▶ **The task**
Your answer should consist solely of the lines from the one with "bpy.data.objects.remove(obj)" through the one with "SLOT_LIP = 20 * MM", copied exactly, endpoints included.

▶ **Dataset content**
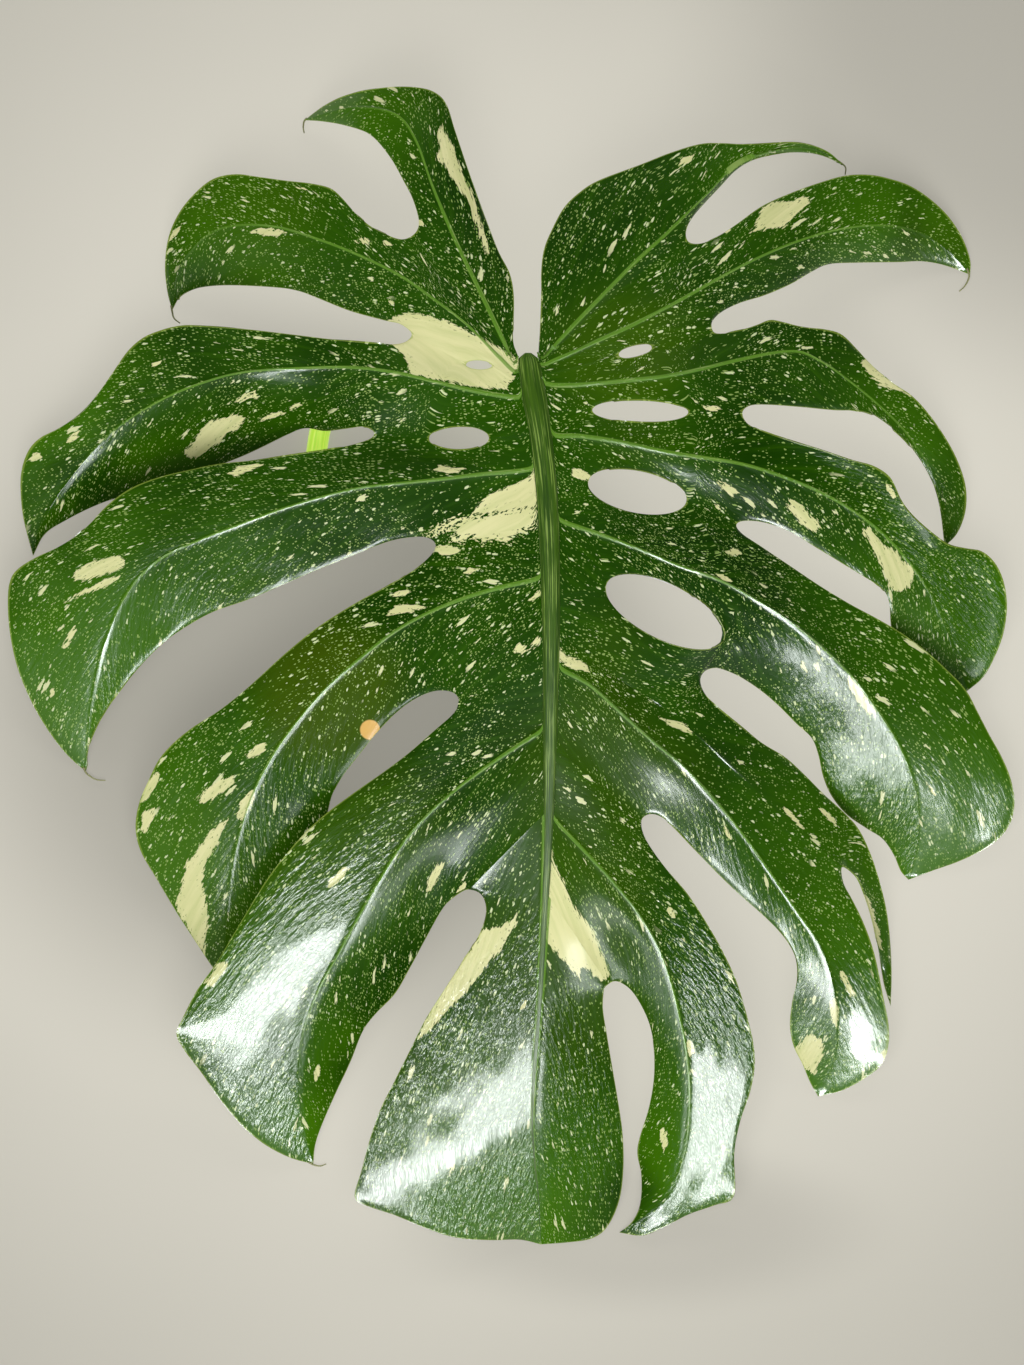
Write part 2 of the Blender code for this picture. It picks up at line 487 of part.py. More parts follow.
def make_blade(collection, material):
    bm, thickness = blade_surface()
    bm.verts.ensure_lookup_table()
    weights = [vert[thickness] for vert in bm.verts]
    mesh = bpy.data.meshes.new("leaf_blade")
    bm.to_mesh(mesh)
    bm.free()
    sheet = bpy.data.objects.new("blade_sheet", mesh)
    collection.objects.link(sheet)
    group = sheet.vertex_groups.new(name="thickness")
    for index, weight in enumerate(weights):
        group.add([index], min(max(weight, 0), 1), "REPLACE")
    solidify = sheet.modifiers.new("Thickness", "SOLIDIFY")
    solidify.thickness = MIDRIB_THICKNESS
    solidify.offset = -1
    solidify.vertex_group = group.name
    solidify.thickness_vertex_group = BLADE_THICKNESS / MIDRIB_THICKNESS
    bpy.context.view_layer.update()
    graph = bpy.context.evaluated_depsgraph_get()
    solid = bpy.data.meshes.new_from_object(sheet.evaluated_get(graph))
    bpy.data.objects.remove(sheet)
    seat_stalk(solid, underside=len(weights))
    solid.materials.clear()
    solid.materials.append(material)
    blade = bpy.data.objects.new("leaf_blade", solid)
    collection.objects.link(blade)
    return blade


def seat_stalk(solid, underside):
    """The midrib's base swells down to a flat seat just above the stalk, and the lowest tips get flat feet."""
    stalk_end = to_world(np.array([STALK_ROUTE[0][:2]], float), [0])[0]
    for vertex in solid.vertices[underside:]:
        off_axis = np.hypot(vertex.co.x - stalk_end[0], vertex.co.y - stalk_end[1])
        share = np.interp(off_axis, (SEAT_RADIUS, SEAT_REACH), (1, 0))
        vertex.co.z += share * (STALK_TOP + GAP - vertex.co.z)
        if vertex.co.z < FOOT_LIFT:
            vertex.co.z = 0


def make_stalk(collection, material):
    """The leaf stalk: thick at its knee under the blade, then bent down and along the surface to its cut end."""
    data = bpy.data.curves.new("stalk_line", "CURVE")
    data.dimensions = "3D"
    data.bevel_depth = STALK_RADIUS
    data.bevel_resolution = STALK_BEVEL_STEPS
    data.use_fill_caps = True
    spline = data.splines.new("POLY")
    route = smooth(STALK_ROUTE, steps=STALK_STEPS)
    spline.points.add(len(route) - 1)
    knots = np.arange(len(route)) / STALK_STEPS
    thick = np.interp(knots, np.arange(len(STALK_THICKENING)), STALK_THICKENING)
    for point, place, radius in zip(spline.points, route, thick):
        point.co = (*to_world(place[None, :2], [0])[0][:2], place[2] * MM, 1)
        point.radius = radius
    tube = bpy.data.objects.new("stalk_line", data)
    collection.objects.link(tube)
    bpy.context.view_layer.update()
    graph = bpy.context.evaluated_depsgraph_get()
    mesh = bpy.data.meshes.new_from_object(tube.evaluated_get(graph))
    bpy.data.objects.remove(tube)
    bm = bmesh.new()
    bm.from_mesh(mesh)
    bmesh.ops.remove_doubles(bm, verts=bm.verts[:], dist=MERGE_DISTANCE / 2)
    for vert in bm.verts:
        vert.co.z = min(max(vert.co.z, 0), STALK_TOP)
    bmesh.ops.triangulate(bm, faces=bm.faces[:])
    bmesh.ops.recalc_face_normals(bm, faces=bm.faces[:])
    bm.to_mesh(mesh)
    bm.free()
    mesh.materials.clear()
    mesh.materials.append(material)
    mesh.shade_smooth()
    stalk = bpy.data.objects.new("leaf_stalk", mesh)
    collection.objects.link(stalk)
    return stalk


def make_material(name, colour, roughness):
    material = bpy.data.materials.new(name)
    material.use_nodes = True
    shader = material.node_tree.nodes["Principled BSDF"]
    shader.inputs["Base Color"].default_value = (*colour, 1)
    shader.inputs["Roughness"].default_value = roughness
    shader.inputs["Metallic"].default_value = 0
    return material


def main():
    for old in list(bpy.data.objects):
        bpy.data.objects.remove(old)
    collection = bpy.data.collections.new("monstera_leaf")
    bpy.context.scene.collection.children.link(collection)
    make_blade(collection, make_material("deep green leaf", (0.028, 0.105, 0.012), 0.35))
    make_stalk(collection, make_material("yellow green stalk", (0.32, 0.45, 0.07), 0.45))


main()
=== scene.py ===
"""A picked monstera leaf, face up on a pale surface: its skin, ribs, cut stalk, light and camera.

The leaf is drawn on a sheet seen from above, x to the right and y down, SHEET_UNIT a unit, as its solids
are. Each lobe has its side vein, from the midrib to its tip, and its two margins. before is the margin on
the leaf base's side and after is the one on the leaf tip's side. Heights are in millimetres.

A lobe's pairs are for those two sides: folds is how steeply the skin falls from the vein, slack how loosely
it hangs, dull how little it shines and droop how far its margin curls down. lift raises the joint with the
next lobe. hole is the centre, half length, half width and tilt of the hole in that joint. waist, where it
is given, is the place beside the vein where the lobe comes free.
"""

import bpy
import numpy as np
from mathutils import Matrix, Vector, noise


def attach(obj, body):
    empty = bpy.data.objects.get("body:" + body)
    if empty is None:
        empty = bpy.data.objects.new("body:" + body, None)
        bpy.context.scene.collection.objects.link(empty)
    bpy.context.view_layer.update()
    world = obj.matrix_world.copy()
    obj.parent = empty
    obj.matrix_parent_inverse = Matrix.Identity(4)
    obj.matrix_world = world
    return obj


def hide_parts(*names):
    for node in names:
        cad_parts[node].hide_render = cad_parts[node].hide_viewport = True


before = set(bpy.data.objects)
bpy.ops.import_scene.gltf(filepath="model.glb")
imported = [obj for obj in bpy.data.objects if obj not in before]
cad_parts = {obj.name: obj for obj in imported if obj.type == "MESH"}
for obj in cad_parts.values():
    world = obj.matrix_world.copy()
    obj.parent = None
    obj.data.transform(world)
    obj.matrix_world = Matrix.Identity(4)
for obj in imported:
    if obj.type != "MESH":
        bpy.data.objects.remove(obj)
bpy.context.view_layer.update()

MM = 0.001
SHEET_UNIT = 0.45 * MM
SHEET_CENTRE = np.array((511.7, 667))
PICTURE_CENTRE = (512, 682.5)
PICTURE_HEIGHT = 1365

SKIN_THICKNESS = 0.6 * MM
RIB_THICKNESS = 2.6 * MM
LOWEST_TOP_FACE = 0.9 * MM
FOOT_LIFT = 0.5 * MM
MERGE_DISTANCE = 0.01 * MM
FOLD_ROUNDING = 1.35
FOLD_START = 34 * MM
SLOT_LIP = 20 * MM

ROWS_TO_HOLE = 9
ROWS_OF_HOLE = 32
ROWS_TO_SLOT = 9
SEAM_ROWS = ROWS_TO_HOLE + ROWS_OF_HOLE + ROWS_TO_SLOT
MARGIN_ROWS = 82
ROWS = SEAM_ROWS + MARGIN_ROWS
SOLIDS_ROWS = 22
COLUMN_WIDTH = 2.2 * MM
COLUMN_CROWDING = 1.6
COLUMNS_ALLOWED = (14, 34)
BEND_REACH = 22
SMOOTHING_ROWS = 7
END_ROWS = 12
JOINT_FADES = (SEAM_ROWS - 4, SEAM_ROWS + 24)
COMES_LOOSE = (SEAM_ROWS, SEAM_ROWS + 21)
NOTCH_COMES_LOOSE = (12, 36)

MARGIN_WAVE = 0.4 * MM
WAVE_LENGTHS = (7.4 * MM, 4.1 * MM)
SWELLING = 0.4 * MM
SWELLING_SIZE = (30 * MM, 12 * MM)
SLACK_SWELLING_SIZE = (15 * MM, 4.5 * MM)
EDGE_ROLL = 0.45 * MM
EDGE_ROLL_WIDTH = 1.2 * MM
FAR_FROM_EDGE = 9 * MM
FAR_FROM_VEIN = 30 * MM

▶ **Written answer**
        bpy.data.objects.remove(obj)
bpy.context.view_layer.update()

MM = 0.001
SHEET_UNIT = 0.45 * MM
SHEET_CENTRE = np.array((511.7, 667))
PICTURE_CENTRE = (512, 682.5)
PICTURE_HEIGHT = 1365

SKIN_THICKNESS = 0.6 * MM
RIB_THICKNESS = 2.6 * MM
LOWEST_TOP_FACE = 0.9 * MM
FOOT_LIFT = 0.5 * MM
MERGE_DISTANCE = 0.01 * MM
FOLD_ROUNDING = 1.35
FOLD_START = 34 * MM
SLOT_LIP = 20 * MM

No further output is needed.